Hi guys, this week I started coding!
I used the Genome Browser to download some data to work with. In truth, it’s a bit more than just “some” data… It’s a whopping 89,513 KB file of data!!1 It took a ridiculously long time to download2 and an even longer time to figure out how to use the file. See, it downloaded as something called an INTERVAL file, which I had not encountered before, and despite my many attempts to open it, it refused to make itself useful. I ended up spending hours trying to read the file, and finally just decided to convert it into something I could actually work with: a Comma Separated Values file.3
This week, I had three main goals:
1. Select and display certain columns of data (there are a total of 17 columns): genoName, genoStart, genoEnd, strand, repName, repClass, and repFamily.
2. Count the number of distinct classes (repClass), families (repFamily), and subfamilies (repName).
3. Create a histogram representing goal #2.

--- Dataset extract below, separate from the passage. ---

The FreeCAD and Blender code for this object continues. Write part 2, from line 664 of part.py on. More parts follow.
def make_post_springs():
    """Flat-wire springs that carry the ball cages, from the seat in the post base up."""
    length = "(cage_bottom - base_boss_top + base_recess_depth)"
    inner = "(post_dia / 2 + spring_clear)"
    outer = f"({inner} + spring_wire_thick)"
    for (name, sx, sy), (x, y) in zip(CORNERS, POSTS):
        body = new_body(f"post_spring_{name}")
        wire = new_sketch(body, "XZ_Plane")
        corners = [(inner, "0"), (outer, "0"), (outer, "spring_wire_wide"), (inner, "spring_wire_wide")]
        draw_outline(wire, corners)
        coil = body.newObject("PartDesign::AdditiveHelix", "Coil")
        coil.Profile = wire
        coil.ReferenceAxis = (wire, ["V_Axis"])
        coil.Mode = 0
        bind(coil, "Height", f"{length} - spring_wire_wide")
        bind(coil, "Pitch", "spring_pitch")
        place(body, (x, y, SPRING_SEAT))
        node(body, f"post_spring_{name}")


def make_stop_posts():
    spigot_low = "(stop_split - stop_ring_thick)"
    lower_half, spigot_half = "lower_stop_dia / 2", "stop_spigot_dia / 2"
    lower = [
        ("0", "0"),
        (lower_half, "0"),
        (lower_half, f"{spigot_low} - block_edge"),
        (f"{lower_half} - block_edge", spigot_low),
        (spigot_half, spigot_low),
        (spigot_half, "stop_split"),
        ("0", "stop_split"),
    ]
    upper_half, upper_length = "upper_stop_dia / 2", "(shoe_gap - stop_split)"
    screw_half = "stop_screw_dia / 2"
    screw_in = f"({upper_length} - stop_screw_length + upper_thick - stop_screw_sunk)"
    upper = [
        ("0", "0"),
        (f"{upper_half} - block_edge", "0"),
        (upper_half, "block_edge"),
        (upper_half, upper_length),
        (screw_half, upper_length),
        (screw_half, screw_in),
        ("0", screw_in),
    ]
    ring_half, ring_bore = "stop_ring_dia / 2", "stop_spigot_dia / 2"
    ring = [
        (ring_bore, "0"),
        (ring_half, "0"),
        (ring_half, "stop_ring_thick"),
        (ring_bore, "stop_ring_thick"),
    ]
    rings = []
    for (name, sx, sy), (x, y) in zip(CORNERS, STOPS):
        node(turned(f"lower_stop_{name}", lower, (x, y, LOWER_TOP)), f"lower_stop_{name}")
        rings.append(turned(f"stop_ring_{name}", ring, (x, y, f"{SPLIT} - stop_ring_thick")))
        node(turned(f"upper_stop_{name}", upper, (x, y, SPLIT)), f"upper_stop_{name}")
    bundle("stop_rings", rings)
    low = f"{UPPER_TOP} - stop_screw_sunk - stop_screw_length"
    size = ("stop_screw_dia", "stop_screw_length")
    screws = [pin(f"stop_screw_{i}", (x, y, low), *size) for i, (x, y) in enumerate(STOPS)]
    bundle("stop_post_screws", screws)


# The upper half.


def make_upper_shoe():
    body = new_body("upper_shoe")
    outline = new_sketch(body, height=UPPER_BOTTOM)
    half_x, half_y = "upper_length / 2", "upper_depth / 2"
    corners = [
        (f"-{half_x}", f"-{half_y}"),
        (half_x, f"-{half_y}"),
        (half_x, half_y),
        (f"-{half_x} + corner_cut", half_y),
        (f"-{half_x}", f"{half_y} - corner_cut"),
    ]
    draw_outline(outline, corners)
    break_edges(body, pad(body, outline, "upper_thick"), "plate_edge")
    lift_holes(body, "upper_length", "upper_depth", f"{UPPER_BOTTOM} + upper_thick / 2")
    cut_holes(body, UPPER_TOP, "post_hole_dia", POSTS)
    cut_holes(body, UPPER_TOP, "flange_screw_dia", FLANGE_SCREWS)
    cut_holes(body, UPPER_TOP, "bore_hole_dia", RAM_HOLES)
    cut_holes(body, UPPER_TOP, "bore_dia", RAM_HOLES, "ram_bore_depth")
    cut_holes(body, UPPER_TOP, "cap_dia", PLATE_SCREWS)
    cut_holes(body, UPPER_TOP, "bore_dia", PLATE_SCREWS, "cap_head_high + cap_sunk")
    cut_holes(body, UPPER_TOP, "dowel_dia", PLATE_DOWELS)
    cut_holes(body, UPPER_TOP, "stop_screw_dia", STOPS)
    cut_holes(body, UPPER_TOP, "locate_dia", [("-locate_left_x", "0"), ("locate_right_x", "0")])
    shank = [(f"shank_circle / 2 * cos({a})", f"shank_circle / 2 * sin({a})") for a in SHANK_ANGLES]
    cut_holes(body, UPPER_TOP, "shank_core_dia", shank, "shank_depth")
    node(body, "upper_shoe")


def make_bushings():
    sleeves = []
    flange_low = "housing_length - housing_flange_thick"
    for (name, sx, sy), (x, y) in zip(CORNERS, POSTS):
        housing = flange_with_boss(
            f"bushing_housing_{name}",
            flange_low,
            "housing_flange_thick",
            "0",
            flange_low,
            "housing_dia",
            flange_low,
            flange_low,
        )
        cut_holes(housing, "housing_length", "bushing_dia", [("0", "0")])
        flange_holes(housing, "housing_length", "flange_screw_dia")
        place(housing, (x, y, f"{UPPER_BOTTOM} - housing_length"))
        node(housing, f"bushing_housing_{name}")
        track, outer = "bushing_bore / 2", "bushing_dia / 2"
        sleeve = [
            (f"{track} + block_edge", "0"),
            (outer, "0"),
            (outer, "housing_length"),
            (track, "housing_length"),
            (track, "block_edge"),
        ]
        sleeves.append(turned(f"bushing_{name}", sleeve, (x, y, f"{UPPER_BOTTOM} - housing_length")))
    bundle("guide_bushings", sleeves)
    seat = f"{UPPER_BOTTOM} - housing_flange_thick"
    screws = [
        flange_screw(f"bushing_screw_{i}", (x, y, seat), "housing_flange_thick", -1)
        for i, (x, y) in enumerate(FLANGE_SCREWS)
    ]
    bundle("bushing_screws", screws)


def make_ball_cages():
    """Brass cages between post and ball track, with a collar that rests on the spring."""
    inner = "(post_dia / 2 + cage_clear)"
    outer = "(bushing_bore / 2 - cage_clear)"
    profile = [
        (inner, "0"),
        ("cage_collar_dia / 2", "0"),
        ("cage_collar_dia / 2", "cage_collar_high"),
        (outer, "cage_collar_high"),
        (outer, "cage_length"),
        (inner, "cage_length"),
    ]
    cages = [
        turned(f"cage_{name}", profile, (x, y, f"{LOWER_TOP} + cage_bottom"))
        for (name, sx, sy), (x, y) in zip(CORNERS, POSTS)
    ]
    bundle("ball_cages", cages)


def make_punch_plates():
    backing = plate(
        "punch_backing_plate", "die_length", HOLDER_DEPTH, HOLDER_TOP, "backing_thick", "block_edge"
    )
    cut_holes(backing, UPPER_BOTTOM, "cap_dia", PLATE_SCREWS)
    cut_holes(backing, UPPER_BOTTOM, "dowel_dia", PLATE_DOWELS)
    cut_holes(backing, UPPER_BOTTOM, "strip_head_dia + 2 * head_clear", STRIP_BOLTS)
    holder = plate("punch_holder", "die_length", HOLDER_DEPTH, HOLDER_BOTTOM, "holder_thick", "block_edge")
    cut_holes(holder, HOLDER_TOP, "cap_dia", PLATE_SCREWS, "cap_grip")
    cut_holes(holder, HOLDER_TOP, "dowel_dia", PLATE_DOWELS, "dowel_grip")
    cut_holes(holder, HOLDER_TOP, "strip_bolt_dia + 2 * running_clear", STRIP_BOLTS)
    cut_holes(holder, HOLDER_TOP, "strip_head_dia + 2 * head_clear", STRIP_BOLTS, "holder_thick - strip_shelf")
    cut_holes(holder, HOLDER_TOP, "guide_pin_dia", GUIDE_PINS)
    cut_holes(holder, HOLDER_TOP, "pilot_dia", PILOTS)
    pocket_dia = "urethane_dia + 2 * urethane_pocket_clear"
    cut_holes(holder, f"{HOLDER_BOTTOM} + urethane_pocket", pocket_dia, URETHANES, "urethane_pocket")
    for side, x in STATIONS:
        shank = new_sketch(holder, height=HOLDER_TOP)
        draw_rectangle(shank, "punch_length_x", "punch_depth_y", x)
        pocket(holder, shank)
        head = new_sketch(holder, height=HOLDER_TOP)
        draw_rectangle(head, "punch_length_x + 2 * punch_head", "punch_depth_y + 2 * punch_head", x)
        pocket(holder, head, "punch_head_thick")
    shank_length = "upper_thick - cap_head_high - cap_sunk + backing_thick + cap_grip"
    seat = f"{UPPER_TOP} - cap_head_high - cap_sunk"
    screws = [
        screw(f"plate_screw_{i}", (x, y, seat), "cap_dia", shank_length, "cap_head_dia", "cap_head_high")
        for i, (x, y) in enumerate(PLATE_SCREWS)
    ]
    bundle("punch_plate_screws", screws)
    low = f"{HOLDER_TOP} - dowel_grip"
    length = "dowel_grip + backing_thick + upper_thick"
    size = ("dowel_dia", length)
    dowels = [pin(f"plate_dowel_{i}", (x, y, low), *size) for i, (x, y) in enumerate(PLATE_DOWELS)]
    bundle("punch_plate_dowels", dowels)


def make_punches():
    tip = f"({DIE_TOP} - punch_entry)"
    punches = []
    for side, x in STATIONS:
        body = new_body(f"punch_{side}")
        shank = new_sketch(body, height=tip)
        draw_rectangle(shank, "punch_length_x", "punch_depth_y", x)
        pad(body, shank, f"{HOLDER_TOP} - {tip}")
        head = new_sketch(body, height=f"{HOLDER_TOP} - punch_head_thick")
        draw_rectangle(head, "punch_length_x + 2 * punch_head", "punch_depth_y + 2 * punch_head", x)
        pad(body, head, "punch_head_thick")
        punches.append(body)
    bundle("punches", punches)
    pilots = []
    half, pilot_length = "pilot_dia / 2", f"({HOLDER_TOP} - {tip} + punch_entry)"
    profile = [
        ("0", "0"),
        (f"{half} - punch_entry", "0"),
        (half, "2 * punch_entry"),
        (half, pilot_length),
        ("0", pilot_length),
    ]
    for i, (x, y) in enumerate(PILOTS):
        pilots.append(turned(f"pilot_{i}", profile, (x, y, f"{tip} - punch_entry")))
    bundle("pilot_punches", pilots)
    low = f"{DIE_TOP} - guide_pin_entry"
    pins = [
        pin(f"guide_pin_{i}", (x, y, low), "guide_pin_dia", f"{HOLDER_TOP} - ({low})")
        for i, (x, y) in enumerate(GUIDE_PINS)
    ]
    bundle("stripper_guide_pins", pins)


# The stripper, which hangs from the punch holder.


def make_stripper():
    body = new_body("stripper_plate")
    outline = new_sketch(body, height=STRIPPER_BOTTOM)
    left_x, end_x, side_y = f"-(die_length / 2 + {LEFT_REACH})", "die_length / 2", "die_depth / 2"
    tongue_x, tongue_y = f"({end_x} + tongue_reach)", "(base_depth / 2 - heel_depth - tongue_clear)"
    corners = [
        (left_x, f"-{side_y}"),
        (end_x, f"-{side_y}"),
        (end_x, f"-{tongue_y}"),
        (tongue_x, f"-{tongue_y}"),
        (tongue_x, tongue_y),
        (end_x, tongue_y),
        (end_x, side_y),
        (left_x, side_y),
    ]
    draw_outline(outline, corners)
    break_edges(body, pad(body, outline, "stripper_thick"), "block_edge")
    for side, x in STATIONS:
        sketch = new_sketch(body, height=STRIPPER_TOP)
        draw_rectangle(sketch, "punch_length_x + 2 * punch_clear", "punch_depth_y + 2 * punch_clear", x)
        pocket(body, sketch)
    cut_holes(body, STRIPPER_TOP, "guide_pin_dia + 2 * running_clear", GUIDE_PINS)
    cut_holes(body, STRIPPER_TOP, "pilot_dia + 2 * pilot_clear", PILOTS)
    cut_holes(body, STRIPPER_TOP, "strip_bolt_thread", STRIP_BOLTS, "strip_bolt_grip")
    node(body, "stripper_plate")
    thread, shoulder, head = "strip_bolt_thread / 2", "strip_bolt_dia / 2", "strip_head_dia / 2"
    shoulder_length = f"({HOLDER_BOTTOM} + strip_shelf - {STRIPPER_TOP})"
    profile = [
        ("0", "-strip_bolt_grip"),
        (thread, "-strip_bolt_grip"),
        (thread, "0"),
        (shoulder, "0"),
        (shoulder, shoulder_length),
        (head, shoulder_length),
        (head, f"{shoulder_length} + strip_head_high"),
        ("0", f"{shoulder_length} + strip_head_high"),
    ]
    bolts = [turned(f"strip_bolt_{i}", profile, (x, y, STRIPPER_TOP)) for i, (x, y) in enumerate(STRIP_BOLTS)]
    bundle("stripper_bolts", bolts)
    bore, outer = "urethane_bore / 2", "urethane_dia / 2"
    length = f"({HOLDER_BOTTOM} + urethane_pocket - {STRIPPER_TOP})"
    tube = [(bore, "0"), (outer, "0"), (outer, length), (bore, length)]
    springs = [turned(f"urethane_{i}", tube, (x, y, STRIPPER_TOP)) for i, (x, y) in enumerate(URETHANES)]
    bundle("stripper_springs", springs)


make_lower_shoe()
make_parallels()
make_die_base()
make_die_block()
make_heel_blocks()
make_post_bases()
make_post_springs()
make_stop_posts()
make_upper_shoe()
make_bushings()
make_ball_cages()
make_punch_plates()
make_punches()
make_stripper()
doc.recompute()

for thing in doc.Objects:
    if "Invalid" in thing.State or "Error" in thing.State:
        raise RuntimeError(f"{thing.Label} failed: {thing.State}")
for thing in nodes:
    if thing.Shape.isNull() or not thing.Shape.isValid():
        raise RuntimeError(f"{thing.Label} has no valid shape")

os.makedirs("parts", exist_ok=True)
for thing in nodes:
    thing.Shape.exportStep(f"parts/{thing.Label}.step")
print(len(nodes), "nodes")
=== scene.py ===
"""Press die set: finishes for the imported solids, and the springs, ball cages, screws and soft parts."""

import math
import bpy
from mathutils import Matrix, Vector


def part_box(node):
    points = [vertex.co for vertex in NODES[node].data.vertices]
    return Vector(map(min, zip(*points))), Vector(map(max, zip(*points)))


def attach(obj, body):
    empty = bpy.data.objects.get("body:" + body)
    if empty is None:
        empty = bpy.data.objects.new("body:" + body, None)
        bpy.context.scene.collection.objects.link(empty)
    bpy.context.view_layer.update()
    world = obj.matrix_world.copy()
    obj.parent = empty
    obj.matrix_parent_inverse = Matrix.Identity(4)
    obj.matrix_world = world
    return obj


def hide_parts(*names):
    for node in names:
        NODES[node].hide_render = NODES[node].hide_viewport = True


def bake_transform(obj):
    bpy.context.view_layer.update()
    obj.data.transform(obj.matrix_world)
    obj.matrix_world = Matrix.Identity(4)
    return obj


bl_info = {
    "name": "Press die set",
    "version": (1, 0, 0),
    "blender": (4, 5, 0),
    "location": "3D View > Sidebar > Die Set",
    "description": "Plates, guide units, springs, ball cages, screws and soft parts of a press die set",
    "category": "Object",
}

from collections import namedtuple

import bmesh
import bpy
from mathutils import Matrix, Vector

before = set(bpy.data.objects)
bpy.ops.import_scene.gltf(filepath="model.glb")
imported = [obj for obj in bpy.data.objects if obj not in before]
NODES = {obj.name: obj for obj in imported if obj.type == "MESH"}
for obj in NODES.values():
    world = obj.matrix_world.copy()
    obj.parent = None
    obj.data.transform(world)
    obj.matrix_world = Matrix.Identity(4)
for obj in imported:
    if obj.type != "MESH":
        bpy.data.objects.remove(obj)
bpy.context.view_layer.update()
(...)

This was a really exciting week. Forgetting just how large the file was4, I used it to test my code and ended up crashing Shell (the platform I run my Python programs on). Fun times! Now, I’m using a considerably smaller file when testing my code.5 With goals one and two complete, I attempted to tackle number three. This was a bit of a challenge for me because I had never used code to make graphs before.6 Many websites later, I finally made my own baby histogram! Just look at it — isn’t it adorable?

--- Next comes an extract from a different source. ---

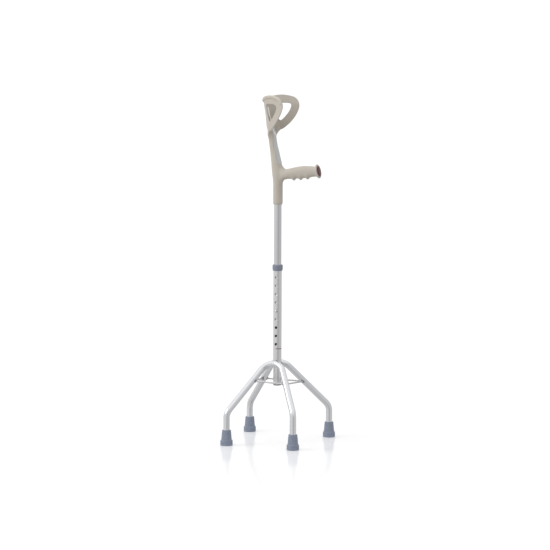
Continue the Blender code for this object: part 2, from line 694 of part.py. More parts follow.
def main():
    clear_scene()
    mats = {
        "aluminium": material("aluminium", (0.60, 0.61, 0.62), 0.32, 1.0),
        "leg": material("leg_aluminium", (0.66, 0.66, 0.67), 0.22, 1.0),
        "weld": material("weld", (0.38, 0.38, 0.40), 0.55, 1.0),
        "steel": material("steel", (0.62, 0.62, 0.63), 0.25, 1.0),
        "plastic": material("beige_plastic", (0.50, 0.44, 0.37), 0.45),
        "rubber": material("blue_grey_rubber", (0.17, 0.20, 0.27), 0.6),
        "maroon": material("maroon_reflector", (0.10, 0.015, 0.025), 0.15),
        "dark": material("dark_plastic", (0.05, 0.05, 0.055), 0.5),
    }
    crutch = group("crutch", (STEM_X, 0, 0))
    base(group("base_frame", (0, 0, 0), crutch), mats)
    slider = group("height_slide", (0, 0, 0), crutch)
    upper_section(slider, mats)
    button(group("button_slide", (0, 0, BUTTON_Z), slider), mats)


main()
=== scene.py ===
"""Looks of the forearm crutch with a four-legged base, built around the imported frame.

Lengths are in millimetres in stem coordinates (z up, the stem axis at x = y = 0)
until a mesh is made; the stem axis stands 10 mm ahead of the row origin along +X.
"""

import math

import bmesh
import bpy
import numpy as np
from mathutils import Matrix, Vector


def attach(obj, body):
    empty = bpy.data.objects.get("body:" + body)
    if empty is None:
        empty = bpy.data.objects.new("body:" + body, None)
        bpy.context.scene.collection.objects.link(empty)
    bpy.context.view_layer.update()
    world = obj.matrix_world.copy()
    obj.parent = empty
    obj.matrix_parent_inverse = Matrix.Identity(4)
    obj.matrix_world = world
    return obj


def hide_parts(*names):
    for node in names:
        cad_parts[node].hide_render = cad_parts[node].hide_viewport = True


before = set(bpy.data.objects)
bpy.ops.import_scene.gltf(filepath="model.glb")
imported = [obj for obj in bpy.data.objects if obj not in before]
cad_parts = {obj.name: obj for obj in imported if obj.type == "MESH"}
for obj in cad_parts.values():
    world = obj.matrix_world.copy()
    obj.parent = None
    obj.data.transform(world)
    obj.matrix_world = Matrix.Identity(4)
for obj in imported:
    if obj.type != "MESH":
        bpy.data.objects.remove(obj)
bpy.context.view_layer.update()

MM = 0.001
STEM_X = 10.0
GAP = 0.3
HOLE_PITCH, BUTTON_Z = 25.0, 392.5
LOWER_R, LOWER_BORE, LOWER_Z = 12.5, 11.3, (171.0, 527.0)
UPPER_R, UPPER_BORE, UPPER_Z = 11.0, 9.8, (352.0, 797.0)
HOLE_R = 4.1
LEG_R, LEG_BORE = 9.5, 8.1
FOOT_Y = 129.0
FEET_X = {"right": (-110.5, 99.5), "left": (-138.5, 118.5)}
BEND_Z = {"right": (96.0, 106.0), "left": (88.0, 95.0)}
HOOP_TOP_X, HOOP_TOP_Z = -3.0, 235.0
HOOP_BEND_R = {"right": 37.0, "left": 34.0}
LEG_BEND_R = 36.0
ROD_R = 2.4
ROD_Z = {"right_rear": 186.0, "right_front": 183.0, "left_front": 174.0, "left_rear": 176.5}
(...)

Now I’m just working on making the “official” histograms for my project, and in the meantime, I’m still reading those research/review articles.
Until next time!
* * *
1 To put this into context, according to this source, a typical five-page word-processor document or a typical HTML web page takes up about 30 KB of data (1 KB = 1,000 bytes). That means that the file I’m using is almost 3,000x the size of that five-page document. That’s equivalent to almost 15,000 pages of a word-processor document or 3,000 HTML web pages. Imagine that!
2 Fine, it took maybe ten minutes max.
3 Those from the Data Structures class might remember this as a .csv file from our time making glossaries for our ERDs. ☺
4 It has 17,825,792 entries in spreadsheet form!!
5 This one has 340 entries and is only 2 KB in size.
6 I’d always just use a spreadsheet editor, which was way easier to figure out how to use.